We next address respondent's motion for damages (now a penalty) pursuant to section 6673. Section 6673(a)(1) provides that whenever it appears to the Tax Court that (a) proceedings before it have been instituted or maintained by the taxpayer primarily for delay, (b) the taxpayer's position in such proceeding is frivolous or groundless, or (c) the taxpayer unreasonably failed to pursue available administrative remedies, the Tax Court, in its discretion, may require the taxpayer to pay a penalty to the United States not in excess of $25,000.
While the Court generally is reluctant to impose a penalty under section 6673 in fraud cases, it does so in cases where petitioner ignores the Rules and orders of the Court, persists in making redundant and frivolous arguments, and fails to prosecute his case by failing to address the merits of the issues. 3 Other petitioners in this Court with genuine controversies have been delayed while we considered this case. Petitioner's frivolous contentions are burdensome, both to this Court and to society as a whole. See Abrams v. Commissioner [Dec. 41,031], 82 T.C. 403 (1984).
3 See, for example, Boyce v. Commissioner [Dec. 47,062(M)], T.C. Memo. 1990-658.
It is obvious that petitioner filed his petition in this Court primarily for the purpose of delaying the payment of his Federal income taxes. He presented no substantiation for the deductions claimed and no explanation for the Forms W-4 which he submitted. We regard his claims about the unavailability of his records as frivolous and an excuse to delay this case.
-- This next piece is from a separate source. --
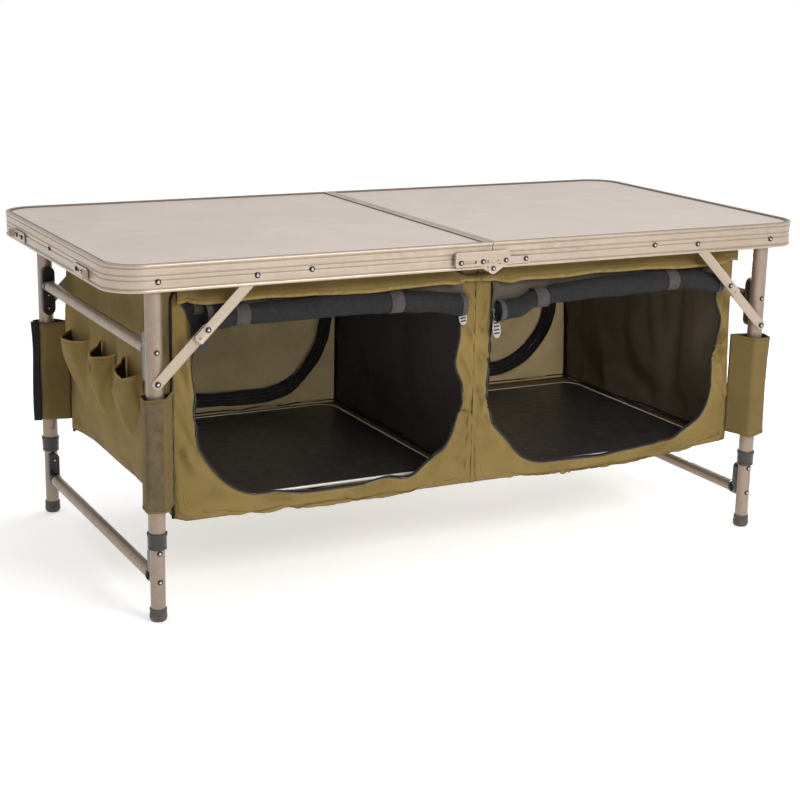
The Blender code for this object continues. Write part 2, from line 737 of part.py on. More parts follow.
def brace(side, row, name):
    """The two links of one folding brace, straight at 45 degrees when the leg is down."""
    rail_rivet = Vector((side * RAIL_RIVET_X, PIVOT_Z))
    leg_rivet = Vector((side * LEG_X, LEG_RIVET_Z))
    middle = (rail_rivet + leg_rivet) / 2
    slope = (leg_rivet - rail_rivet).normalized()
    upper = xz_plate(capsule(rail_rivet, middle + slope * LINK_TAIL, LINK_RADIUS), row, UPPER_LINK_Y)
    lower = xz_plate(capsule(middle, leg_rivet, LINK_RADIUS), row, LOWER_LINK_Y)
    for link, place, depths in ((upper, rail_rivet, UPPER_LINK_Y), (lower, leg_rivet, LOWER_LINK_Y)):
        start, end = row * (depths[0] - 0.002), row * (depths[1] + 0.002)
        cut(link, rod((place.x, start, place.y), (place.x, end, place.y), PIN_HOLE, 12))
    spacer = [(LOWER_LINK_Y[1] + GAP, HEAD_RADIUS), (UPPER_LINK_Y[0] + 0.0008, HEAD_RADIUS)]
    unite(upper, pin(middle.x, middle.y, row, spacer, 10))
    upper_axis = joint(f"{name}_upper_link_turn", (rail_rivet.x, 0, rail_rivet.y))
    lower_axis = joint(f"{name}_lower_link_turn", (leg_rivet.x, 0, leg_rivet.y))
    node(upper, f"{name}_upper_brace_link", "painted_tube", upper_axis)
    node(lower, f"{name}_lower_brace_link", "painted_tube", lower_axis)


def leg_set(side_name):
    side = SIDE_SIGNS[side_name]
    fold = joint(f"{side_name}_leg_fold", (side * LEG_X, 0, PIVOT_Z))
    slide = joint(f"{side_name}_leg_extension", (side * LEG_X, 0, COLLAR_BOTTOM))
    for row_name, row in ROW_SIGNS.items():
        name = f"{side_name}_{row_name}"
        upper_leg(side, row, f"{name}_upper_leg", fold)
        bracket(
            side, row, UPPER_BRACKET_SPAN, UPPER_RADIUS, UPPER_BAR_Z, f"{name}_upper_bracket", fold
        )
        lower_leg(side, row, f"{name}_lower_leg", slide)
        bracket(
            side, row, LOWER_BRACKET_SPAN, LOWER_RADIUS, LOWER_BAR_Z, f"{name}_lower_bracket", slide
        )
        foot(side, row, f"{name}_foot", slide)
        button(side, row, f"{name}_snap_button")
        brace(side, row, name)
    crossbar(side, UPPER_BAR_Z, f"{side_name}_upper_crossbar", fold)
    crossbar(side, LOWER_BAR_Z, f"{side_name}_lower_crossbar", slide)


# ---------------------------------------------------------------- fabric storage unit


def between(side, x0, x1):
    return sorted((side * x0, side * x1))


def compartment(side_name):
    """A fabric box open at the top, with a zipped doorway in its front."""
    side = SIDE_SIGNS[side_name]
    x0, x1 = between(side, STORE_SEAM, STORE_X)
    body = block((x0, -STORE_Y, STORE_Z[0]), (x1, STORE_Y, STORE_Z[1]))
    cut(
        body,
        block(
            (x0 + FABRIC, -STORE_Y + FABRIC, STORE_Z[0] + FABRIC),
            (x1 - FABRIC, STORE_Y - FABRIC, STORE_Z[1] + 0.01),
        ),
    )
    door0, door1 = between(side, *DOOR_X)
    doorway = rounded_box((door0, DOOR_Z[0]), (door1, DOOR_Z[1] + DOOR_CORNER), DOOR_CORNER, 5)
    top = DOOR_Z[1]
    doorway = [(x, min(z, top)) for x, z in doorway if z <= top + DOOR_CORNER / 2]
    cut(body, plate(doorway, 0.02, in_xz((-STORE_Y, -STORE_Y))))
    node(body, f"{side_name}_compartment", "olive_fabric")


def base_board(side_name):
    (x0, x1), (y0, y1) = BOARD_X[side_name], BOARD_Y[side_name]
    low = STORE_Z[0] + FABRIC + GAP
    body = block((x0, y0, low), (x1, y1, low + BOARD_THICKNESS))
    node(body, f"{side_name}_base_board", "black_plastic")


def rolled_door(side_name):
    x0, x1 = between(SIDE_SIGNS[side_name], *ROLL_X)
    body = rod((x0, -ROLL_Y, ROLL_Z), (x1, -ROLL_Y, ROLL_Z), ROLL_RADIUS, 12)
    node(body, f"{side_name}_rolled_door", "black_fabric")


def leg_sleeve(side_name, row_name):
    """A band of fabric wrapped round the leg, with a web back to the compartment's corner."""
    side, row = SIDE_SIGNS[side_name], ROW_SIGNS[row_name]
    x, y = side * LEG_X, row * LEG_Y
    span = SLEEVE_Z[1] - SLEEVE_Z[0]
    middle = Matrix.Translation((x, y, sum(SLEEVE_Z) / 2))
    half_x, half_y = SLEEVE_HALF
    wall = SLEEVE_WALL
    body = plate(rounded_box((-half_x, -half_y), (half_x, half_y), SLEEVE_CORNER), span, middle)
    hollow = rounded_box(
        (wall - half_x, wall - half_y), (half_x - wall, half_y - wall), SLEEVE_CORNER - wall
    )
    x0, x1 = between(side, STORE_X + GAP, LEG_X - half_x + SLEEVE_CORNER)
    y0, y1 = sorted((row * (LEG_Y - half_y + NUDGE), row * (LEG_Y - half_y + wall)))
    web = block((x0, y0, SLEEVE_Z[0] + NUDGE), (x1, y1, SLEEVE_Z[1] - NUDGE))
    unite(body, web)
    cut(body, plate(hollow, span + 0.02, middle))
    node(body, f"{side_name}_{row_name}_leg_sleeve", "olive_fabric")


def wedge(y_pair, back, depths, z_pair):
    """A pocket's form: flat at the back, and leaning out from its foot to its mouth."""
    y0, y1 = sorted(y_pair)
    bm = bmesh.new()
    place = Matrix.Translation((0, (y0 + y1) / 2, sum(z_pair) / 2)) @ Matrix.Diagonal(
        (1, y1 - y0, z_pair[1] - z_pair[0], 1)
    )
    bmesh.ops.create_cube(bm, size=1, matrix=place)
    for vert in bm.verts:
        depth = depths[1] if vert.co.z > sum(z_pair) / 2 else depths[0]
        vert.co.x = -back - (depth if vert.co.x < 0 else 0)
    return from_bmesh(bm)


def tool_pockets():
    """Three gusseted pockets sewn to one backing on the left end."""
    low, high = POCKET_Z
    back = STORE_X + GAP
    border = 0.004
    body = block(
        (-back - FABRIC, POCKET_EDGES[-1] - border, low), (-back, POCKET_EDGES[0] + border, high)
    )
    slope = (POCKET_DEPTHS[1] - POCKET_DEPTHS[0]) / (high - low)
    for near, far in zip(POCKET_EDGES[1:], POCKET_EDGES):
        pair = (near + 0.002, far - 0.002)
        unite(body, wedge(pair, back + NUDGE, POCKET_DEPTHS, (low + NUDGE, high - 0.004)))
    for near, far in zip(POCKET_EDGES[1:], POCKET_EDGES):
        pair = (near + 0.002 + FABRIC, far - 0.002 - FABRIC)
        over = high + 0.004
        depths = (POCKET_DEPTHS[0] - 2 * FABRIC, POCKET_DEPTHS[1] - 2 * FABRIC + slope * 0.008)
        cut(body, wedge(pair, back + FABRIC, depths, (low + FABRIC, over)))
    node(body, "tool_pocket_panel", "olive_fabric")


def build():
    fold = joint("centre_fold", (0, 0, HINGE_AXIS_Z))
    for side_name in SIDE_SIGNS:
        frame(side_name)
        panel(side_name)
        leg_set(side_name)
        compartment(side_name)
        base_board(side_name)
        rolled_door(side_name)
        for row_name in ROW_SIGNS:
            leg_sleeve(side_name, row_name)
    hinges(fold)
    latches()
    end_catches()
    handle()
    tool_pockets()


clear_scene()
TABLE = collection("camp_kitchen_table")
CUTTERS = collection("cutters")
build()
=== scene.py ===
"""The looks of a folding camp kitchen table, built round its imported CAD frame.

Metres, in the frame's own axes: +X along the length with the seam at X = 0, -Y at the front, +Z up. Hard
pieces are lathed, swept and bevelled. The storage unit is a set of sewn sheets that settle as cloth and are
then trimmed with tape, zips, binding and stitches. Pieces are made for the right-hand rear corner and
mirrored to the others, apart from the fabric, which is made afresh for each side.
"""

import json
from math import cos, hypot, pi, radians, sin, tau

import bmesh
import bpy
from mathutils import Matrix, Vector, noise

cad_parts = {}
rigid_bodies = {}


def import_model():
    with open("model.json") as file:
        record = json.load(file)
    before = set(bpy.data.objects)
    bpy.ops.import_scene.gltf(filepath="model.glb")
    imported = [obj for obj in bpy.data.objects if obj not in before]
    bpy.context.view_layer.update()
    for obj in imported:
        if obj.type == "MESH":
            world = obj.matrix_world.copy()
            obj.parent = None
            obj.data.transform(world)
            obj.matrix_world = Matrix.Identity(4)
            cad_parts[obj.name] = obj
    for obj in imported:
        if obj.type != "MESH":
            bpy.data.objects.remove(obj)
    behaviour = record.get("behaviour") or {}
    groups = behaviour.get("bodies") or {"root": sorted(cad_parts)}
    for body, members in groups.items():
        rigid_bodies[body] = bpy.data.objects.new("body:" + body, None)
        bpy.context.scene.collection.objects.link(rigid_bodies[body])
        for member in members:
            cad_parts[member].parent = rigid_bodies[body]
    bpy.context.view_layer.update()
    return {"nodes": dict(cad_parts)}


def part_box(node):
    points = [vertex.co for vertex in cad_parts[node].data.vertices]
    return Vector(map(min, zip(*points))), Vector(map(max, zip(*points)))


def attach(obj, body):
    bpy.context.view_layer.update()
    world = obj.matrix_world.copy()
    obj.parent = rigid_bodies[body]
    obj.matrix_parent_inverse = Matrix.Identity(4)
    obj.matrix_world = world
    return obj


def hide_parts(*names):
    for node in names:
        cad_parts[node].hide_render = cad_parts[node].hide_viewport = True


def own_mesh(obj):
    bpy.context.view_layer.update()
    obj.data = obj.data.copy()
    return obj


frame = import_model()

SIDES = {"left": -1, "right": 1}
ROWS = {"front": -1, "rear": 1}
FINE = 48


# ---------------------------------------------------------------- places taken from the frame


def middle(node):
    low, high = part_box(node)
    return (low + high) / 2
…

Petitioner never addressed the merits of his case. He failed to comply with the Court's Rules and orders. Furthermore, throughout these proceedings, petitioner submitted a series of frivolous motions. His primary purpose was not to utilize this Court as a forum to litigate a genuine tax controversy but only to express his dissatisfaction with the Federal income tax system and to delay the payment of his Federal tax obligations. He continually wished to express his grievance with the Veterans' Administration's asserted "illegal" foreclosure of his home and the purported "illegal" seizure of his records. Such arguments deserve no further response from this Court. Petitioner has wasted a great deal of this Court's time and resources. His dilatory and obfuscating tactics to frustrate the functions and responsibilities of respondent and the process of this Court are intolerable.
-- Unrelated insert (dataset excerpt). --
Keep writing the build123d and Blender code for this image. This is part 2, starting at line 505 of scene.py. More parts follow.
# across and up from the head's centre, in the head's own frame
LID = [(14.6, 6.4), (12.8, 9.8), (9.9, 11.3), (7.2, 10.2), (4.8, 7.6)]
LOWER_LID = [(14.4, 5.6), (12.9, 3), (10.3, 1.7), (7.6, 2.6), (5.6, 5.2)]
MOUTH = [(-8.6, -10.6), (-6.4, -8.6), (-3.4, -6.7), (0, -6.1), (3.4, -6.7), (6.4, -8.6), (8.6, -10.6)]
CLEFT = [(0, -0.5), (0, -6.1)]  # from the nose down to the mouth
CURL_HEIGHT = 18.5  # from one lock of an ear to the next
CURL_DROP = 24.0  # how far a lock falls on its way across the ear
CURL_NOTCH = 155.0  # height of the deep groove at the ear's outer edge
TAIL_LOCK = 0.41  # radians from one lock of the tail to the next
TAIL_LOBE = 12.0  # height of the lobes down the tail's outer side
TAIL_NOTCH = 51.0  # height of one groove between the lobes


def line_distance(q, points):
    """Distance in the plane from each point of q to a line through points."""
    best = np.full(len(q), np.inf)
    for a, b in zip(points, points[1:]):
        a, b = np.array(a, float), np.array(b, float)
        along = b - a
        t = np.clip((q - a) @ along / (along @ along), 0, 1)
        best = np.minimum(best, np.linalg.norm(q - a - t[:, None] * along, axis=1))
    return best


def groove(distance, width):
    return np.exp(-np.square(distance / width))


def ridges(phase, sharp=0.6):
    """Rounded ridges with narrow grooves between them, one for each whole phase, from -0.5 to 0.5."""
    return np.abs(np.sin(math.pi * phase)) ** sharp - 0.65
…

Since we conclude that this case was brought primarily for delay and that petitioner's positions were wholly frivolous, we will require petitioner to pay a penalty to the United States in the amount of $15,000. 4
4 We note that petitioner persisted in his obstructionist, obfuscating ways in a year subsequent to those before us in this case and that the Court in that case imposed a penalty upon petitioner under sec. 6673. See Steines v. Commissioner [Dec. 47,774(M)], T.C. Memo. 1991-588. Hopefully, petitioner will "see the light" and henceforth comply with his responsibilities as a citizen.
An appropriate order and decision will be entered.